**GOAL OF THE EXERCISE**:
Copy verbatim the block of lines in the entries below whose first line contains "Reconstruct the object" and whose last line contains "worn truck tyre.". Leave out all other lines.

**DATA ENTRIES**:
▼
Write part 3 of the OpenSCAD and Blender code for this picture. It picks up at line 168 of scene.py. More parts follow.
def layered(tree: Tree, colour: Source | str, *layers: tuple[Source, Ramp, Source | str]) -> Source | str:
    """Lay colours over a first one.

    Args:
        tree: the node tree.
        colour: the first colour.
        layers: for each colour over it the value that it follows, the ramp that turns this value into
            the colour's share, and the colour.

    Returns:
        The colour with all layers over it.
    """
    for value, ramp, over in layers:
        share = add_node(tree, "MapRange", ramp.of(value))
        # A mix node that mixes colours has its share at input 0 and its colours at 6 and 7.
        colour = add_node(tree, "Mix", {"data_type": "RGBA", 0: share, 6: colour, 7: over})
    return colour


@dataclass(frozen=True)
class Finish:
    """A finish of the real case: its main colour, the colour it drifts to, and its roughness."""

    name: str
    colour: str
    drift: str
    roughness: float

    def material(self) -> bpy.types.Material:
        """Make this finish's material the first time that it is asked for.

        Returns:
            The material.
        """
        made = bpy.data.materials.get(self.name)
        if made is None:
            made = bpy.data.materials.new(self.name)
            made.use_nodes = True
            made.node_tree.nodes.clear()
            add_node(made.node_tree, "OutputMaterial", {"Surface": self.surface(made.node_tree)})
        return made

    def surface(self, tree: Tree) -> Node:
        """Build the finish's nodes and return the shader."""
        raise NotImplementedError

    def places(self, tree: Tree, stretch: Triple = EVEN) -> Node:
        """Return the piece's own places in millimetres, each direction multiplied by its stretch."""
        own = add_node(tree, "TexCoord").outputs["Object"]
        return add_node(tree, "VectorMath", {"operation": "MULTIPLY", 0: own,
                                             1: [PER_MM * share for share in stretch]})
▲
▼
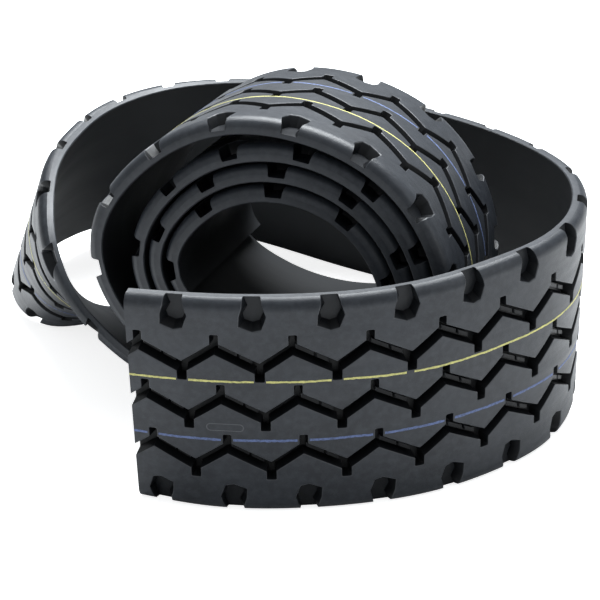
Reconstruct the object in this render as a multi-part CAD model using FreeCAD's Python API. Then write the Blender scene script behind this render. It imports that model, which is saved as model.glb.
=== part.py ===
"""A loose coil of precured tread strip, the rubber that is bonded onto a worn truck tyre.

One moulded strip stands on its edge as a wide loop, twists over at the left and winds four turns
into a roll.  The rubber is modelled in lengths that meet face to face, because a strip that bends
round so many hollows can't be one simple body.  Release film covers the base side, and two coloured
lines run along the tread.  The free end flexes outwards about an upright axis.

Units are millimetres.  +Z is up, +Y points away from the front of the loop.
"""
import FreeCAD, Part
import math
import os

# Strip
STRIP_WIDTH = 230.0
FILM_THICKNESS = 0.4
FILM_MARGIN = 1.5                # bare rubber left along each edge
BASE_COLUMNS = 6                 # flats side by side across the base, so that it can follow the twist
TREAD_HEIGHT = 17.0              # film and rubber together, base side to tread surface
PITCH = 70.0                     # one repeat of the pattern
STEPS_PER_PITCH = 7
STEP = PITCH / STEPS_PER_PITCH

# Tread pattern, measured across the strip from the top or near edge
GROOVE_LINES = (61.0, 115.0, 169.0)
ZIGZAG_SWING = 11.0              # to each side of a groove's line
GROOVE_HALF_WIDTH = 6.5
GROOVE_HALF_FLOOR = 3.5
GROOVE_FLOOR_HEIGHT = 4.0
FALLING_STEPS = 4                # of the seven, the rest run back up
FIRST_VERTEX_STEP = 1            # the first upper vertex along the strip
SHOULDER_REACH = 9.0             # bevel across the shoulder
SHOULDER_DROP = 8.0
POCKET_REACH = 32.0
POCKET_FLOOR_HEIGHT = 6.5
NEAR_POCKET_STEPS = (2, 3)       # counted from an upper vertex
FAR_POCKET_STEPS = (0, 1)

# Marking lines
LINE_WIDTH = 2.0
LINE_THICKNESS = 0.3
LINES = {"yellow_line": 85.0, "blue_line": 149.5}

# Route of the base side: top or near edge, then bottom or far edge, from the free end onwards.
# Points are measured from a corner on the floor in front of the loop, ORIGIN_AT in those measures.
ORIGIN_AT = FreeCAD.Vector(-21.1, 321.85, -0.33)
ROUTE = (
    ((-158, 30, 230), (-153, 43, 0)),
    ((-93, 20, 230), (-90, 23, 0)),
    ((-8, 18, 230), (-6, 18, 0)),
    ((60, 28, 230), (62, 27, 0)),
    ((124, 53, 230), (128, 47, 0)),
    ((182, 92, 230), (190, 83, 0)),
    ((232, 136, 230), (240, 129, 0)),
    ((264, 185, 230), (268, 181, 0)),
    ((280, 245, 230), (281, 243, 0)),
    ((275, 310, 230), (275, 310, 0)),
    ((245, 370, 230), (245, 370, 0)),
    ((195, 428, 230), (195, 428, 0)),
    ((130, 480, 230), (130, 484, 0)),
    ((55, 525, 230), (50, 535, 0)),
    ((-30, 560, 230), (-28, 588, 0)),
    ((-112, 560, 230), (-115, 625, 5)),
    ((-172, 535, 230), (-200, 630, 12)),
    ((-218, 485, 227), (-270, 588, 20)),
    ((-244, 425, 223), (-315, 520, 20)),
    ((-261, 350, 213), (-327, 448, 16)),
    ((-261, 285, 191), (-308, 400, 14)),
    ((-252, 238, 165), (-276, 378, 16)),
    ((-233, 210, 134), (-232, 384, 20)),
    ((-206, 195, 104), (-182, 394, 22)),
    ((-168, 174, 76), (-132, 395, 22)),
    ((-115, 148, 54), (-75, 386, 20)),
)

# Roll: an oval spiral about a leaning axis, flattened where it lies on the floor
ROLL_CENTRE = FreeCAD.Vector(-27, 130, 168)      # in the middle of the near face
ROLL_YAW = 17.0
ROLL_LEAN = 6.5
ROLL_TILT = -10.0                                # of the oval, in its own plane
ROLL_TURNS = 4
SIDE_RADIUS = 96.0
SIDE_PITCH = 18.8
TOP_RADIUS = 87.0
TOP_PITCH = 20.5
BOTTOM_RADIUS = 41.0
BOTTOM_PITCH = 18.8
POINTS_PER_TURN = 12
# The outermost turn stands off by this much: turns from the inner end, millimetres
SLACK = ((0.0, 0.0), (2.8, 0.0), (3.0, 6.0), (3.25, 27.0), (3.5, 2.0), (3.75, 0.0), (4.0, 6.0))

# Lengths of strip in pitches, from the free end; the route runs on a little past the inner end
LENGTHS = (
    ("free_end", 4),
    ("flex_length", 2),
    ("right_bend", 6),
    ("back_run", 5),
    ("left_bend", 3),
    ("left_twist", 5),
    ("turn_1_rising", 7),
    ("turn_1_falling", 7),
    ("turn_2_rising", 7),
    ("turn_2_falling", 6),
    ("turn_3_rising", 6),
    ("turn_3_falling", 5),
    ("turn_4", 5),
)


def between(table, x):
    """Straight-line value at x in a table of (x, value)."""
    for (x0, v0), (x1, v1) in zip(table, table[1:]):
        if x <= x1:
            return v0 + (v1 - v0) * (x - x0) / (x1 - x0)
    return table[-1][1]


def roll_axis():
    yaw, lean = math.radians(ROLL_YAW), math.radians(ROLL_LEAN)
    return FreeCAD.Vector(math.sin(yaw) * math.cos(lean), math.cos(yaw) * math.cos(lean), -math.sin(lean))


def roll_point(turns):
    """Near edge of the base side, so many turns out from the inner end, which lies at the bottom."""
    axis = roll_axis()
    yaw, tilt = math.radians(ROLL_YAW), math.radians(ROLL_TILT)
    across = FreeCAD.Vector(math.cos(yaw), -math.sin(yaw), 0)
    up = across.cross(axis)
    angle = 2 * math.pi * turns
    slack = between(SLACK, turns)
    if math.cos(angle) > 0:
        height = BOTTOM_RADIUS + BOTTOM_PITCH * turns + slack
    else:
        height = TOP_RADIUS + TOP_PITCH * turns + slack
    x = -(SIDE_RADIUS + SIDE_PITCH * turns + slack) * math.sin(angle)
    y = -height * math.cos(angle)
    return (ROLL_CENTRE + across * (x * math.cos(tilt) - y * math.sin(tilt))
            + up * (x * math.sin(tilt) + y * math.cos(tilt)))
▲
**SOLUTION BELOW**:
Reconstruct the object in this render as a multi-part CAD model using FreeCAD's Python API. Then write the Blender scene script behind this render. It imports that model, which is saved as model.glb.
=== part.py ===
"""A loose coil of precured tread strip, the rubber that is bonded onto a worn truck tyre.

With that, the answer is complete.